4. " I am free," the Blessed One said to his disciples Sariputta and Moggallana whom he had bidden to accompany him into Yeshodhara's chamber; " But Yeshodhara, however, is not as yet free. Not having seen me for a long time, she is exceedingly sorrowful. Unless her grief be allowed to run its course her heart will cleave. Should she touch the Tathagata, the Holy One, you must not prevent her."

5. Yeshodhara sat in her room in deep reflection. When the Blessed One entered, she was, from the abundance of her affection, like an overflowing vessel, unable to contain herself.

6. Forgetting that the man whom she loved was Buddha, the Lord of the World, the Preacher of Truth, she held him by his feet and wept bitterly.

7. Remembering, however, that Suddhodana was present, she felt ashamed and rose up, sitting herself reverently at a little distance.

8. Suddhodana apologized for Yeshodhara, saying: " This arises from her deep affection, and is more than a temporary emotion. During the seven years that she has lost her husband, when she heard that Siddharth had shaved his head, she did likewise; when she heard that he had left off the use of perfumes and ornaments she also refused their use. Like her husband she has eaten at appointed times from an earthen bowl only.

9. " If this is more than a temporary emotion it is not for want of courage."

10. And the Blessed One spoke to Yeshodhara telling of her great merits and the great courage she showed when he took Parivraja. Her purity, her gentleness, her devotion had been invaluable to him as a Bodhisattva when he aspired to the highest aim of mankind to attain enlightenment. This, then, was her karma, and it was the result of great merits.

11. Her grief had been unspeakable, and the glory that surrounded her spiritual inheritance increased by her noble attitude during her life and had made her a unique person.

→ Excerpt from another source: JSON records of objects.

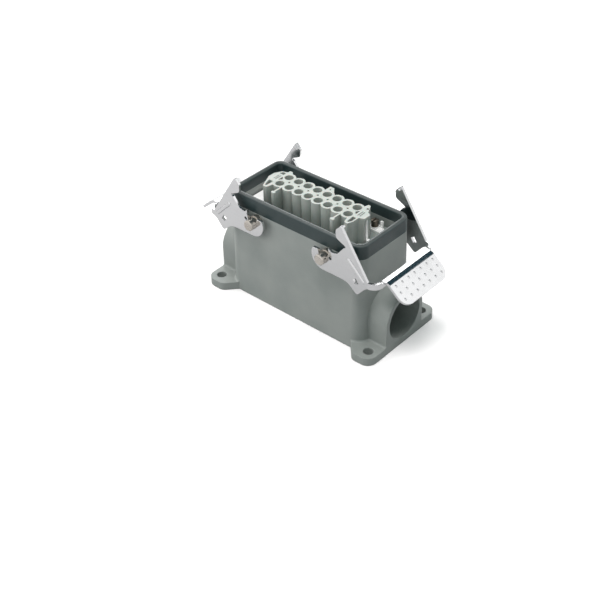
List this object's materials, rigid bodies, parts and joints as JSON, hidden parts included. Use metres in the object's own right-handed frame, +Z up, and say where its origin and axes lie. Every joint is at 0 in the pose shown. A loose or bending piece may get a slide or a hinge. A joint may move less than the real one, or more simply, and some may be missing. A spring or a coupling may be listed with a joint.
{
  "type": "heavy duty rectangular connector, surface mounting half",
  "caption": "Surface mounting half of a heavy duty rectangular connector: die cast box with lugs, rim seal, socket insert and locking levers.",
  "frame": {"origin": "centre of the mounting footprint, in the plane of the base", "axes": "+X along the length toward the open cable entry, +Y across toward the back long wall, +Z up toward the mating face"},
  "size_m": [0.1432, 0.0576, 0.0743],
  "materials": {
    "housing_paint": "fine textured grey-green powder coat on die cast aluminium",
    "seal_rubber": "smooth dark rubber",
    "pin_metal": "turned, zinc plated",
    "insert_plastic": "light grey moulded",
    "contact_metal": "silver plated copper alloy",
    "screw_steel": "zinc plated",
    "plate_steel": "tinned sheet",
    "earth_brass": "turned",
    "lever_steel": "bright rolled stainless sheet"
  },
  "bodies": {
    "housing": {"housing": "housing_paint", "rim_seal": "seal_rubber", "locking_pins": "pin_metal", "insert_body": "insert_plastic", "socket_block": "insert_plastic", "socket_contacts_front": "contact_metal", "socket_contacts_back": "contact_metal", "clamp_screws_front": "screw_steel", "clamp_screws_back": "screw_steel", "clamp_leaves_front": "screw_steel", "clamp_leaves_back": "screw_steel", "earth_plate_right": "plate_steel", "earth_plate_left": "plate_steel", "earth_washers": "plate_steel", "earth_screws": "earth_brass", "insert_screws": "screw_steel", "insert_screw_washers": "screw_steel"},
    "lever_right": {"lever_right": "lever_steel"},
    "lever_left": {"lever_left": "lever_steel"}
  },
  "joints": [
    {"name": "lever_right_hinge", "type": "hinge", "parent": "housing", "child": "lever_right", "pos_m": [0.0242, 0, 0.0514], "axis": [0, -1, 0], "range_deg": [0, 40]},
    {"name": "lever_left_hinge", "type": "hinge", "parent": "housing", "child": "lever_left", "pos_m": [-0.0242, 0, 0.0514], "axis": [0, 1, 0], "range_deg": [0, 40]}
  ]
}
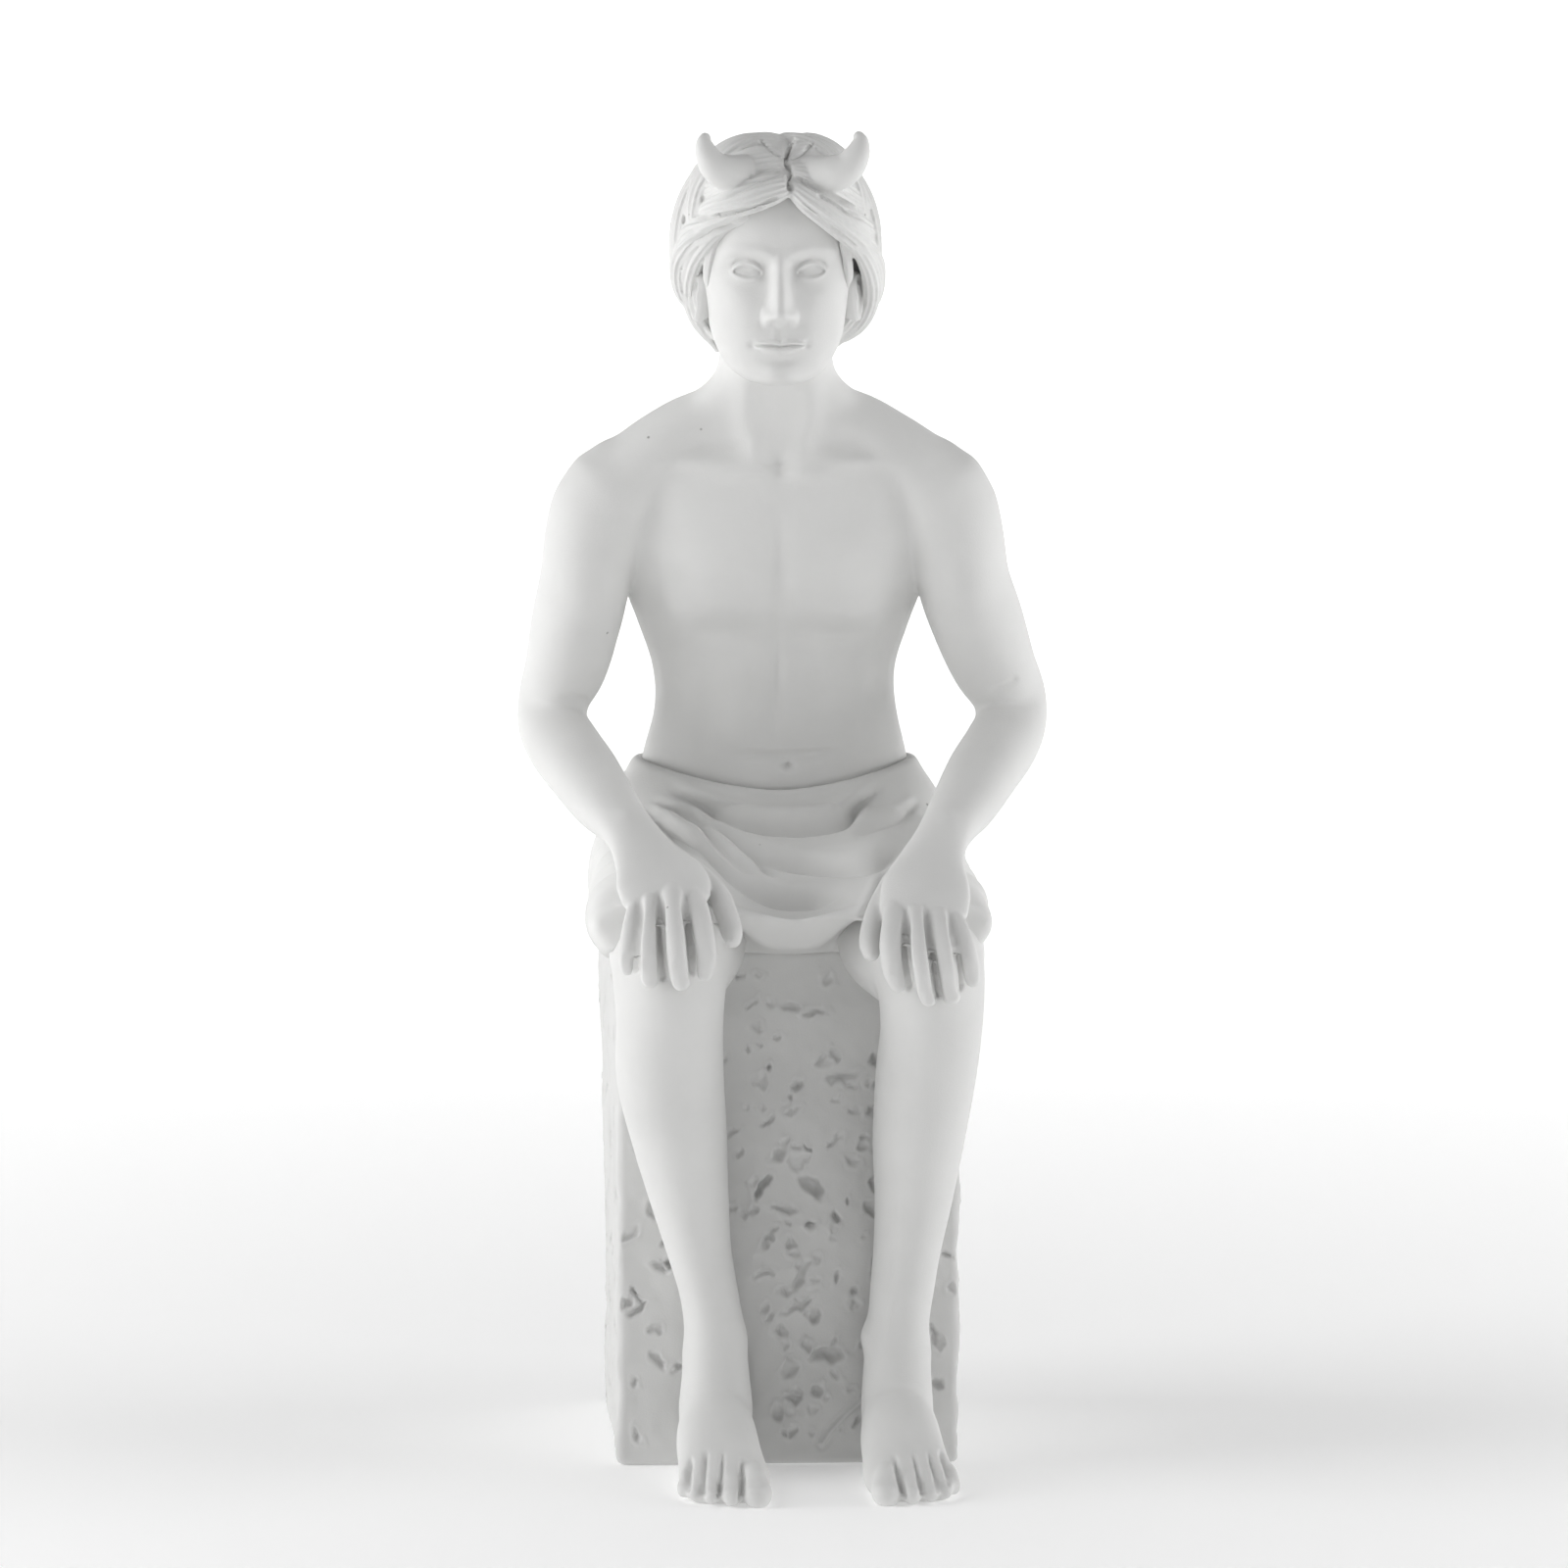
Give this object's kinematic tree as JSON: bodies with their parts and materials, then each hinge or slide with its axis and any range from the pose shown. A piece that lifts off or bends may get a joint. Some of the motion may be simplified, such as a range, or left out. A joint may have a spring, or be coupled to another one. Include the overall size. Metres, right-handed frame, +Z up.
{
  "type": "zodiac figurine",
  "caption": "White matt cast figurine of a seated bare-chested youth with bull's horns and a cloth over his lap, on a tall rough stone block.",
  "frame": {"origin": "middle of the block's flat underside, on the surface the figurine stands on", "axes": "+Z up along the figure, -Y the way the figure faces, +X towards the figure's left hand"},
  "size_m": [0.1218, 0.1465, 0.3001],
  "materials": {
    "bisque": "matt unglazed white bisque"
  },
  "bodies": {
    "root": {"figurine": "bisque"}
  },
  "joints": []
}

12. Then Yeshodhara dressed Rahula, now seven years old, in all the splendour of a prince and said to him:

13. " This holy man, whose appearance is so glorious that he looks like the Great Brahma, is your father. He possesses great mines of wealth which I have not yet seen. Go to him and entreat him to put you in the possession thereof for the son ought to inherit the property of the father."

14. Rahula replied : " Who is my father. I know of no father but Suddhodana."

15. Yeshodhara took the boy in her arms and from the window she pointed out to the Lord, who happened to be near, partaking of food among the Bhikkus, informing him that he was his father and not Suddhodana.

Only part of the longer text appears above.